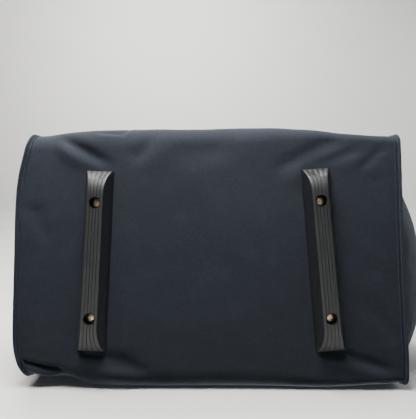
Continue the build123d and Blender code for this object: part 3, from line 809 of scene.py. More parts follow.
def round_in(half, radius, to_edge):
    """Half of a rounded rectangle's width, at that distance from its near edge."""
    rise = np.clip(radius - to_edge, 0, radius)
    return half - radius + np.sqrt(np.maximum(radius**2 - rise**2, 0))


def spaced(count, crowd=0.9):
    """From -1 to 1, closer together towards both ends."""
    return np.sin(np.linspace(-1, 1, count) * math.pi / 2 * crowd) / math.sin(math.pi / 2 * crowd)


def panel_points(side):
    z = BASE_Z + (WALL_TOP - BASE_Z) * np.linspace(0, 1, 64) ** 1.5
    w = spaced(70)[None, :]
    zz = z[:, None] * np.ones(w.shape)
    yy = round_in(HY, END_ROLL[side], zz - BASE_Z) * w
    bow = (1 - w**4) * smooth(0, 0.05, zz - BASE_Z) * (1 - smooth(0.23, 0.275, zz))
    flat = spots(side * END_X, yy + CY, zz)
    wave = ripple(flat, 0.06, 5)
    flat[..., 0] = side * (END_X + bow * (0.0010 + 0.0008 * wave))
    return slump(flat)


def make_ends():
    for name, side in SIDES:
        panel = panel_points(side)
        sew(f"end_cloth_{name}", panel, CLOTH, "shell", "cloth", "bag_cloth", f"end_panel_{name}")
        under = panel - (side * (CLOTH + FOAM_GAP), 0, 0)
        height = under[:, panel.shape[1] // 2, 2]
        layer = under[(height > BASE_Z + 8 * MM) & (height < LINING.hi.z)][:, 3:-3]
        foam = f"end_foam_{name}"
        sew(f"end_foam_sheet_{name}", layer, Box(foam).size.x, "shell", "board", "foam", foam)
        box = Box(f"piping_{name}")
        path = seam_path(side, box.mid.x, 0.7 * MM, box.hi.z)
        wobble = 1 + 0.05 * ripple(path, 0.012, 8)
        cord = circle(0.92 * box.size.x / 2, 14)
        pipe(f"piping_cord_{name}", path, cord, "shell", f"piping_{name}", scale=wobble)
        # The folded edge of the piping's own cloth, pressed flat beside the cord.
        path = seam_path(side, side * (HX - 1.6 * MM), 0.1 * MM, box.hi.z)
        pipe(f"piping_lip_{name}", path, circle(1.2 * MM, 10, 0.5), "shell")


# --- end pockets ----------------------------------------------------------------------
POCKET = Box("end_pocket_right")
HOOD = Box("right_pocket_hood")
POCKET_OUT = POCKET.hi.x - END_X
POCKET_HALF = POCKET.size.y / 2
POCKET_ROUND = 34 * MM
POCKET_ZIP = (POCKET.hi.z + HOOD.lo.z) / 2
TAPE = 0.9 * MM
COIL_LIFT, COIL_PITCH = 0.95 * MM, 1.5 * MM
# How full each pocket is packed, low down: (how far it swells, height over which it does).
PACKED = {"left": (0.0445, 0.135), "right": (0.0545, 0.085)}


def plan(y):
    """An end pocket's outline from above, as a share of its depth, for y from -1 to 1."""
    return (1 - np.abs(y) ** 5) ** (1 / 2.2)


def plan_low(y):
    """The same near its foot, where the cloth has sagged: drawn flat in front, full behind."""
    y = np.asarray(y)
    return np.where(y < 0, (1 - np.abs(y) ** 1.7) ** 1.3, (1 - np.abs(y) ** 3.5) ** 0.6)


def pocket_points(name, side):
    full, rise = PACKED[name]
    t = np.linspace(0, 1, 56) ** 1.35
    z = (POCKET.lo.z + (POCKET.hi.z - POCKET.lo.z) * t)[:, None]
    w = spaced(96, 0.94)[None, :]
    swell = full * (1 - (1 - np.clip((z - POCKET.lo.z) / rise, 0, 1)) ** 2)
    mouth = smooth(0.125, 0.183, z)
    out = swell * (1 - mouth) * plan_low(w) + POCKET_OUT * mouth * plan(w)
    y = round_in(POCKET_HALF, POCKET_ROUND, z - POCKET.lo.z) * w
    flat = spots(side * (END_X + out), y + CY, z)
    wave = ripple(flat, 0.055, 11)
    fine = ripple(flat * (1.0, 1.0, 2.2), 0.022, 12)
    near_edge = np.exp(-((1 - np.abs(w)) / 0.10) ** 2) + np.exp(-((z - POCKET.lo.z) / 0.020) ** 2)
    soft = (wave * 0.0022 + fine * 0.0011 * (0.4 + near_edge)) * np.clip(out / 0.02, 0, 1)
    flat[..., 0] += side * soft * (1 - mouth)
    return slump(flat)


def mouth_path(side, out, z, count=150):
    """Along an end pocket's mouth at a height, that far in (or out) from its face."""
    w = spaced(count, 0.97)
    x = side * (END_X + np.maximum((POCKET_OUT + out) * plan(w), 0.0004))
    return spots(x, POCKET_HALF * w + CY, z)


def teeth(name, path, body, lift, shift):
    """A zip's coil: one rounded bead for each turn, standing across the path."""
    points = resample(path, COIL_PITCH)
    up = np.array([0.0, 0.0, 1.0])
    places = []
    for p, t in zip(points, tangents(points)):
        places.append((p + t * shift * COIL_PITCH + up * lift, up, t, np.cross(up, t)))
    piece = many(name, places, *spindle(2.1 * MM, 0.62 * MM, 1.0))
    return finish(piece, body, "coil", "zip_coil")


def make_end_pockets():
    for name, side in SIDES:
        hood_body = f"{name}_hood"
        face, node = pocket_points(name, side), f"end_pocket_{name}"
        sew(f"end_pocket_cloth_{name}", face, CLOTH, "shell", "cloth", "bag_cloth", node)

        rows = u_line(POCKET_HALF, POCKET.lo.z, POCKET.hi.z, POCKET_ROUND, 40, 12, 60)
        path = slump(spots(side * (END_X + 1.0 * MM), rows[:, 0] + CY, rows[:, 1]))
        pipe(f"pocket_welt_{name}", path, circle(1.7 * MM, 10, 0.8), "shell")

        w = spaced(110, 0.95)[None, :]
        turn = np.linspace(0, math.pi / 2, 12)[:, None]
        out = POCKET_OUT * plan(w) * np.cos(turn) ** 0.55
        z = HOOD.lo.z + (HOOD.hi.z - HOOD.lo.z) * np.sin(turn) ** 0.8 * np.ones(w.shape)
        top = spots(side * (END_X + 0.3 * MM + out), POCKET_HALF * w + CY, z)
        top[..., 2] += 0.0012 * ripple(top, 0.04, 14) * np.sin(turn)
        sew(f"pocket_hood_cloth_{name}", top, CLOTH, hood_body, "cloth", "bag_cloth",
            f"{name}_pocket_hood", inside=np.array([side * END_X, CY, HOOD.lo.z - 0.02]))

        low, high = POCKET_ZIP - 1.0 * MM, POCKET_ZIP + 1.0 * MM
        for half, body, z0, z1 in (
            ("lower", "shell", POCKET.hi.z - 4 * MM, low),
            ("upper", hood_body, high, HOOD.lo.z + 3 * MM),
        ):
            band = np.stack([mouth_path(side, -1.75 * MM, z) for z in (z0, (z0 + z1) / 2, z1)])
            sew(f"pocket_{half}_tape_{name}", band, TAPE, body, "tape", "zip_tape",
                f"{name}_pocket_{half}_zip")
        edge = mouth_path(side, -1.2 * MM, POCKET_ZIP)
        teeth(f"pocket_lower_coil_{name}", edge, "shell", -COIL_LIFT, 0.0)
        teeth(f"pocket_upper_coil_{name}", edge, hood_body, COIL_LIFT, 0.5)

        out = (side, 0, 0)
        inner = mouth_path(side, 0.15 * MM, POCKET.hi.z - 3.2 * MM)[18:-18]
        stitches(f"pocket_mouth_stitches_{name}", [(inner, out)], "shell")
        upper = mouth_path(side, -0.1 * MM, HOOD.lo.z + 2.0 * MM)[18:-18]
        stitches(f"pocket_hood_stitches_{name}", [(upper, out)], hood_body)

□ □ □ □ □

[The task]:
In the listing above, please print only the lines from the first one to the line where "return np.sin(np.linspace(-1, 1, count)" appears, exactly as written, both of those lines included.

[The reply]:
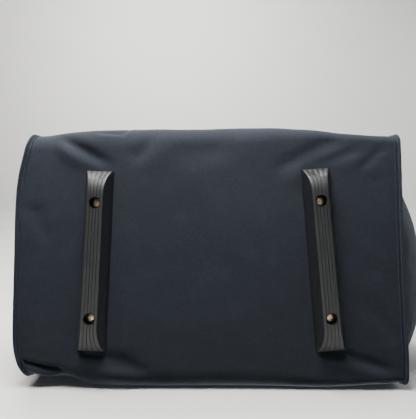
Continue the build123d and Blender code for this object: part 3, from line 809 of scene.py. More parts follow.
def round_in(half, radius, to_edge):
    """Half of a rounded rectangle's width, at that distance from its near edge."""
    rise = np.clip(radius - to_edge, 0, radius)
    return half - radius + np.sqrt(np.maximum(radius**2 - rise**2, 0))


def spaced(count, crowd=0.9):
    """From -1 to 1, closer together towards both ends."""
    return np.sin(np.linspace(-1, 1, count) * math.pi / 2 * crowd) / math.sin(math.pi / 2 * crowd)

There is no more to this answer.